Considerations for Developers:

Constraints

The init data templates do not always work perfectly. They come with some disadvantages, which the developer should keep in mind:

  • Templates are not rotationally invariant - tracking will not initialize from a recorded pose, if the camera or object is rotated around the viewing axis (in-plane rotation).
  • Templates are not scaling invariant - tracking will not initialize automatically, if you move nearer to or farther away from the object. This also applies for different devices. You should save the init data on the same devices as you will use it on.
  • Templates do not work well on repetitive patterns or structures.

Advantages

The advantages of collecting, storing, and using templates are:

  • Templates are robust to varying lighting conditions.
  • Templates are fast and have a small memory footprint.
  • Templates are suitable for recovering from temporary tracking failures - like if someone is passing the camera.

Since the templates are dependent on the rotation and distance of camera to the object, you typically need to be pre-train a large number of templates, so that the tracking can automatically initialize from a reasonable volume of different view-points.

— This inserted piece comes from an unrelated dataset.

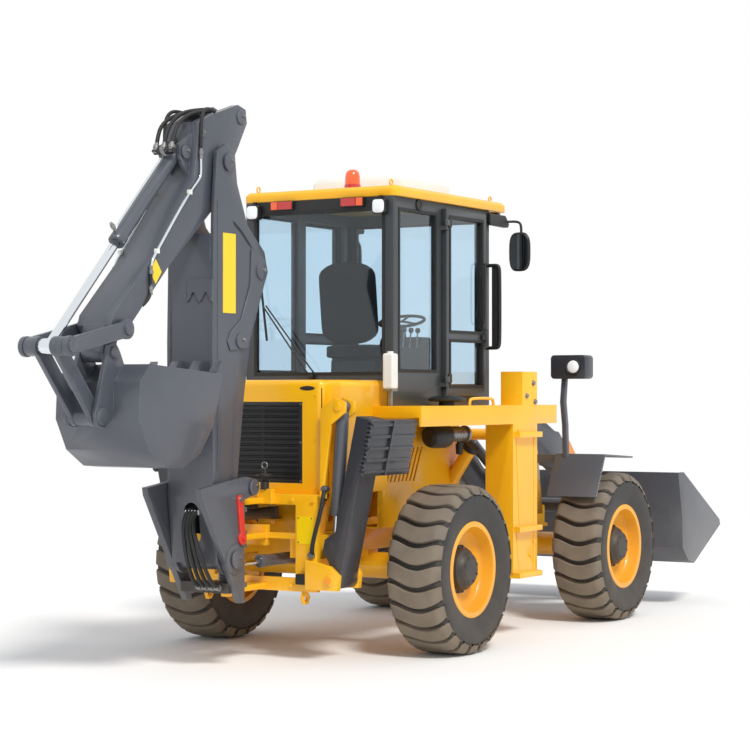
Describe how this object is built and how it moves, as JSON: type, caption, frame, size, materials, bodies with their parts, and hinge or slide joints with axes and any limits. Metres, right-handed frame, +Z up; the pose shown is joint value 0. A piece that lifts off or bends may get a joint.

You can influence the frequency of the init data template creation by adjusting the keyFrameDistance parameter. For example by setting it to 50, every 5 cm a new template will be generated.

Number of Templates

The number of dynamic and static templates can be accessed through the following variables in the TrackingState:

  • _NumberOfTemplates - shows the sum of all learned and used templates.
  • _NumberOfTemplatesDynamic - shows the number of dynamic templates collected during runtime.
  • _NumberOfTemplatesStatic - shows the number of static templates.